Эту речь трудно передать своими словами. Я сделаю несколько выписок. Стахович голосовал за амнистию.
Я не могу выписывать речь целиком. Стахович связал амнистию с предложением выразить одновременно надежду, «что с установлением конституционного строя прекратятся политические убийства и другие насильственные действия, которым Дума высказывает самое решительное осуждение, считая их оскорблением нравственного чувства народа и самой идеи народного представительства». Это и было знаменитое в нашей парламентской истории «осуждение террора».

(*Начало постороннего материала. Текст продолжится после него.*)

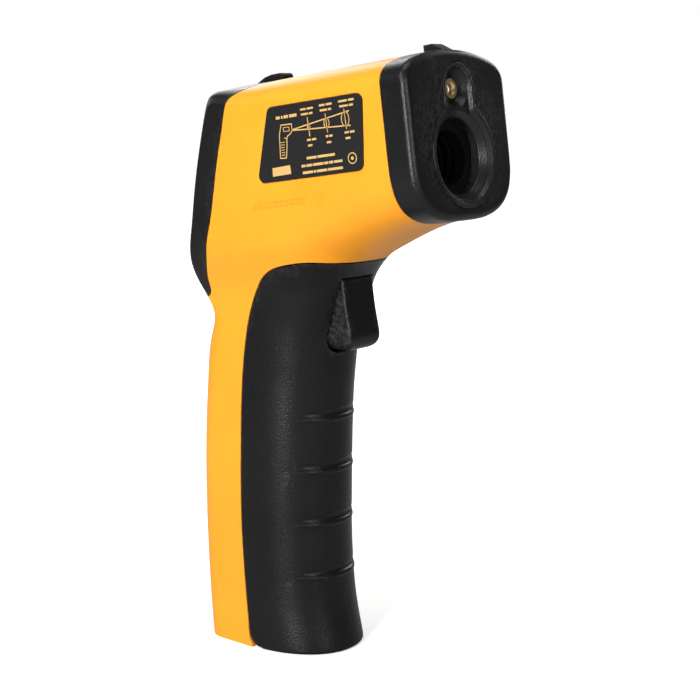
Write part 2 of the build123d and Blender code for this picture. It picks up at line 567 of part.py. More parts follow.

Оставляю в стороне редакцию предложения, которую можно было исправить; но это была та позиция, на которой не только можно было амнистию защищать, но на которой Государю было бы трудно в ней отказать. В такой постановке она соответствовала бы призыву Государя к обновлению «нравственного облика» русской земли. Заявление Думы было бы само первым шагом на пути этого «обновления». Оно было бы новым, еще никем до тех пор не сказанным словом. Колебания Государя, о которых говорил Стахович, не были только предположением. Он мне рассказывал после, что, когда начался в Думе разговор об амнистии, Государь получал множество телеграмм с протестами и угрозами: «Неужели он допустит амнистию и помилует тех, кто убивал его верных слуг и помощников?» Пусть эти телеграммы фабриковались в «Союзе истинно русских людей». Государь принимал их всерьез. Чтобы, вопреки этим протестам, Государь все-таки пошел на амнистию, нужно было сказать действительно новое слово, открывавшее возможность забвения, нужно было самому подняться над прежнею злобою. Этим словом и могло быть моральное осуждение террора. Но на это Дума не оказалась способна. Она продолжала войну. Как безотрадны были ответы, которые пришлось Стаховичу выслушать. Кадет Ломшаков вышел первый возразить «господину Стаховичу». «Я заявляю, – говорил он, – что вся ответственность за преступления, о которых было здесь сказано, лежит всецело и полностью на правительстве, преступно поправшем права человека и гражданина». Кадет Шраг не допускал осуждения тех, которые «жизнь свою положили за други своя», не желая заметить, что речь шла не о них, что для них Стахович вместе с другими просил об амнистии и прощении, что моральное осуждение относилось только к тем, что стал бы совершать преступления после амнистии и установлении конституционного строя. Но всего грустнее читать речь Родичева. Позиция Стаховича не могла ему быть чужда; он «с увлечением прослушал прекрасные слова депутата Стаховича» и «вполне понял тот душевный порыв, который внушил ему благородные слова любви». Но «с политическим заключением этого душевного порыва» он согласиться не мог. И Родичев, который 29 апреля сам говорил о «любви», об «уничтожении ненависти», призывал к «всепрощению», теперь говорил: «Если бы здесь была кафедра проповедника, если бы это была церковная кафедра, то тогда мог бы и должен бы раздаваться призыв такого рода, но мы – законодатели».